→ STATED GOAL
Give back all the data exactly, line by line.

→ SOURCE RECORDS
<<<<

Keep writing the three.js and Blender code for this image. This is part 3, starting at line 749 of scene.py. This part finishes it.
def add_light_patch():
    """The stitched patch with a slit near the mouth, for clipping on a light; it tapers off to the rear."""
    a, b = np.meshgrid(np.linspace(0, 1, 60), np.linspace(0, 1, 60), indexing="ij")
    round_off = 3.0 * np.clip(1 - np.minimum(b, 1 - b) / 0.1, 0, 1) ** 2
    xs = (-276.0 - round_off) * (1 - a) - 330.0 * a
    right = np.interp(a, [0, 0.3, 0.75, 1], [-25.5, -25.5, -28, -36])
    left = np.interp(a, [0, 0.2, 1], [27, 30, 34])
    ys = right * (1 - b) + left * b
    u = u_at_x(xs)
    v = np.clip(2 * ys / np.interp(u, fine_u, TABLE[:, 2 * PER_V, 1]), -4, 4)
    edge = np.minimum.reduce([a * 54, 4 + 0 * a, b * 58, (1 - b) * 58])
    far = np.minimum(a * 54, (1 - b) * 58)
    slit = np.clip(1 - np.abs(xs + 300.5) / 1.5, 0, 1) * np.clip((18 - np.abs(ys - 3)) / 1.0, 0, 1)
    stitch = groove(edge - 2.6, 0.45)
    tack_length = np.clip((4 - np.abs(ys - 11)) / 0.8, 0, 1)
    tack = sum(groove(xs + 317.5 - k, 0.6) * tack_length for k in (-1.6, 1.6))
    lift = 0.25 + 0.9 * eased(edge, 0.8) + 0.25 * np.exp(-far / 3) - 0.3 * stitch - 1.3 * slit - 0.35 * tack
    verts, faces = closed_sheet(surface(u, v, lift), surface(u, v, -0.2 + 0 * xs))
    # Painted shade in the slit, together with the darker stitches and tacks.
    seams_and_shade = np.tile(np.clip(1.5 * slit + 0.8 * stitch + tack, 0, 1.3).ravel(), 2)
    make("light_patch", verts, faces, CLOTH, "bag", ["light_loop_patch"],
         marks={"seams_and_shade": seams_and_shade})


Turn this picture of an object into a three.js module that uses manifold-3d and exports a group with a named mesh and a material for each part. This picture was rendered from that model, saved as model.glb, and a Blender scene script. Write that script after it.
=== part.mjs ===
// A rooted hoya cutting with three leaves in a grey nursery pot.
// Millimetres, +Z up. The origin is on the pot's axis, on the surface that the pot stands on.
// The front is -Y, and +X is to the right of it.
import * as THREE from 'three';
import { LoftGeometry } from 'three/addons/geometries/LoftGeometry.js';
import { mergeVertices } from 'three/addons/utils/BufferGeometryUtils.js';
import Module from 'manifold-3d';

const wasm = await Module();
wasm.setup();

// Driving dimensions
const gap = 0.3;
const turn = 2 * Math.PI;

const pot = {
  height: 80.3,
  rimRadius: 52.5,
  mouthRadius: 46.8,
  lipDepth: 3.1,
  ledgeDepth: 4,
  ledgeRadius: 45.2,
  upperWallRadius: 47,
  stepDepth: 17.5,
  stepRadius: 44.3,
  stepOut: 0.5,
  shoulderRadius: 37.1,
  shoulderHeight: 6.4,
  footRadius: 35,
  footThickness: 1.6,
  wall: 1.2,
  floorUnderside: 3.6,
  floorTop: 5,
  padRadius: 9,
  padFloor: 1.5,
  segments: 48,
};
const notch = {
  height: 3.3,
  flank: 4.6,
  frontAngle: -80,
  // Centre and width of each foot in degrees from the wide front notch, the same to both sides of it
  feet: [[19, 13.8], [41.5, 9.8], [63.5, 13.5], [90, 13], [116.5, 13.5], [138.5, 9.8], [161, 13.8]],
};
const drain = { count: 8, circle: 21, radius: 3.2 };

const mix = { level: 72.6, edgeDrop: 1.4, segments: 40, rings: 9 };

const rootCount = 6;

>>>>

→ ANSWER
Keep writing the three.js and Blender code for this image. This is part 3, starting at line 749 of scene.py. This part finishes it.
def add_light_patch():
    """The stitched patch with a slit near the mouth, for clipping on a light; it tapers off to the rear."""
    a, b = np.meshgrid(np.linspace(0, 1, 60), np.linspace(0, 1, 60), indexing="ij")
    round_off = 3.0 * np.clip(1 - np.minimum(b, 1 - b) / 0.1, 0, 1) ** 2
    xs = (-276.0 - round_off) * (1 - a) - 330.0 * a
    right = np.interp(a, [0, 0.3, 0.75, 1], [-25.5, -25.5, -28, -36])
    left = np.interp(a, [0, 0.2, 1], [27, 30, 34])
    ys = right * (1 - b) + left * b
    u = u_at_x(xs)
    v = np.clip(2 * ys / np.interp(u, fine_u, TABLE[:, 2 * PER_V, 1]), -4, 4)
    edge = np.minimum.reduce([a * 54, 4 + 0 * a, b * 58, (1 - b) * 58])
    far = np.minimum(a * 54, (1 - b) * 58)
    slit = np.clip(1 - np.abs(xs + 300.5) / 1.5, 0, 1) * np.clip((18 - np.abs(ys - 3)) / 1.0, 0, 1)
    stitch = groove(edge - 2.6, 0.45)
    tack_length = np.clip((4 - np.abs(ys - 11)) / 0.8, 0, 1)
    tack = sum(groove(xs + 317.5 - k, 0.6) * tack_length for k in (-1.6, 1.6))
    lift = 0.25 + 0.9 * eased(edge, 0.8) + 0.25 * np.exp(-far / 3) - 0.3 * stitch - 1.3 * slit - 0.35 * tack
    verts, faces = closed_sheet(surface(u, v, lift), surface(u, v, -0.2 + 0 * xs))
    # Painted shade in the slit, together with the darker stitches and tacks.
    seams_and_shade = np.tile(np.clip(1.5 * slit + 0.8 * stitch + tack, 0, 1.3).ravel(), 2)
    make("light_patch", verts, faces, CLOTH, "bag", ["light_loop_patch"],
         marks={"seams_and_shade": seams_and_shade})


Turn this picture of an object into a three.js module that uses manifold-3d and exports a group with a named mesh and a material for each part. This picture was rendered from that model, saved as model.glb, and a Blender scene script. Write that script after it.
=== part.mjs ===
// A rooted hoya cutting with three leaves in a grey nursery pot.
// Millimetres, +Z up. The origin is on the pot's axis, on the surface that the pot stands on.
// The front is -Y, and +X is to the right of it.
import * as THREE from 'three';
import { LoftGeometry } from 'three/addons/geometries/LoftGeometry.js';
import { mergeVertices } from 'three/addons/utils/BufferGeometryUtils.js';
import Module from 'manifold-3d';

const wasm = await Module();
wasm.setup();

// Driving dimensions
const gap = 0.3;
const turn = 2 * Math.PI;

const pot = {
  height: 80.3,
  rimRadius: 52.5,
  mouthRadius: 46.8,
  lipDepth: 3.1,
  ledgeDepth: 4,
  ledgeRadius: 45.2,
  upperWallRadius: 47,
  stepDepth: 17.5,
  stepRadius: 44.3,
  stepOut: 0.5,
  shoulderRadius: 37.1,
  shoulderHeight: 6.4,
  footRadius: 35,
  footThickness: 1.6,
  wall: 1.2,
  floorUnderside: 3.6,
  floorTop: 5,
  padRadius: 9,
  padFloor: 1.5,
  segments: 48,
};
const notch = {
  height: 3.3,
  flank: 4.6,
  frontAngle: -80,
  // Centre and width of each foot in degrees from the wide front notch, the same to both sides of it
  feet: [[19, 13.8], [41.5, 9.8], [63.5, 13.5], [90, 13], [116.5, 13.5], [138.5, 9.8], [161, 13.8]],
};
const drain = { count: 8, circle: 21, radius: 3.2 };

const mix = { level: 72.6, edgeDrop: 1.4, segments: 40, rings: 9 };

const rootCount = 6;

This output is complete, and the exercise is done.